# It's snowing!!!!!



## NicNak (Dec 24, 2009)

Just was outside and there is nice dusting of snow.  It is still snowing now too, but not supose to get too much.

I always like snow on Christmas Eve. 

:snow:


----------



## forgetmenot (Dec 24, 2009)

*Re: It's snowing!!!!! *

Well i am glad someone is happy to see snow.  We are to get some tomorrow for Christmas Day   I hope not Bah Humbug  Snow and i do not get along.  I will take a sprinkle of snow then it goes


----------



## Daniel (Dec 24, 2009)

*Re: It's snowing!!!!! *



> Just was outside and there is nice dusting of snow.



I guess Mother Nature is de-dandruffing her hair to get ready for the New Year.


----------



## NicNak (Dec 24, 2009)

*Re: It's snowing!!!!! *



Daniel said:


> I guess Mother Nature is de-dandruffing her hair to get ready for the New Year.




Ewwww 

Mother nature should use Head and Shoulders instead if that is the case :teehee:


----------



## Daniel (Dec 24, 2009)

*Re: It's snowing!!!!! *



> Mother nature should use Head and Shoulders instead if that is the case



She usually just wears a hat.


----------



## NicNak (Dec 24, 2009)

*Re: It's snowing!!!!! *



Daniel said:


> She usually just wears a hat.



cause Canada is where the brain is at.  :teehee:  we make a poem :lol:


----------



## Daniel (Dec 24, 2009)

*Re: It's snowing!!!!! *

She's probably a blond, then


----------



## NicNak (Dec 24, 2009)

*Re: It's snowing!!!!! *



Daniel said:


> She's probably a blond, then



But if she wearing hat (Canada) , wouldn't snow fall on you Daniel?  :teehee:


----------



## Daniel (Dec 24, 2009)

*Re: It's snowing!!!!! *

Since it did snow in Florida 32 years ago in 1977, I guess some of it isn't always filtered out.


----------



## NicNak (Dec 24, 2009)

*Re: It's snowing!!!!! *



Daniel said:


> It did snow in Florida 32 years ago in 1977, so I guess some of it isn't always filtered out.



It stopped snowing here now.  Just little dusts of snow about now.  Mostly just looked like it rained.

Was there a lot of snow in 1977?  

I remember first time I visit Florida, there was a snow storm here that followed down as far as Georgia and closed down the I75.  Lucky we got there ahead of the snow, but a big storm came.
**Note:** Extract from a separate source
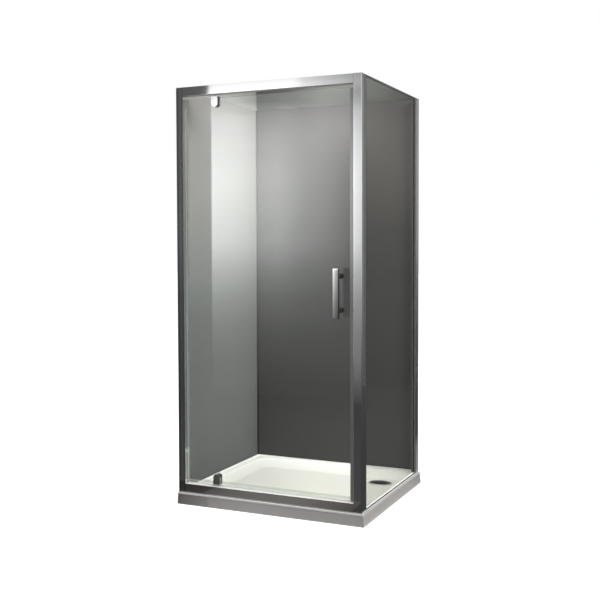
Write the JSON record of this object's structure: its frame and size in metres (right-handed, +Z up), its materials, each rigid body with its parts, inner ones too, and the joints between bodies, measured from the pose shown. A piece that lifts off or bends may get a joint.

I never see thunder and lightening like that, ever before.  Wasn't until this summer when we get a really bad storm here, that reminded me of that.


----------



## Daniel (Dec 24, 2009)

*Re: It's snowing!!!!! *

Kindof:



> Plant City measured nearly two inches (five cm) on the ground, and Orlando, Daytona Beach and Vero Beach confirmed falling snow or snow on the ground.
> 
> While observers at Miami International Airport never officially reported snow, radar picked up echos of snow falling around the city, and there were numerous public sightings of the unusual precipitation, including some from Miami Beach.
> 
> ...


----------



## NicNak (Dec 24, 2009)

*Re: It's snowing!!!!! *

Did you ever be in snow before?  Would have had to be outside Florida then.


----------



## Daniel (Dec 24, 2009)

*Re: It's snowing!!!!! *

Yes, I have gone on vacation to Colorado, etc. during the winter, but only when I was a kid.  Back then, I thought it was rather unexciting and overrated


----------



## NicNak (Dec 24, 2009)

*Re: It's snowing!!!!! *



Daniel said:


> Yes, I have gone on vacation to Colorado, etc. during the winter, but only when I was a kid.  Back then, I thought it was rather unexciting and overrated



Not being use to that kind of cold would put a damper on the spirit of enjoying the snow I would assume :teehee:


----------



## Daniel (Dec 24, 2009)

*Re: It's snowing!!!!! *

So, are you enjoying a hot chocolate while staring sentimentally out of the window?    Of course, I'm just jealous because I have less snow to put in my gratitude journal


----------



## NicNak (Dec 24, 2009)

*Re: It's snowing!!!!! *



Daniel said:


> So, are you enjoying a hot chocolate while staring sentimentally out of the window?



:teehee:  No.  I am sitting with most of the lights out with the Christmas tree  lights on.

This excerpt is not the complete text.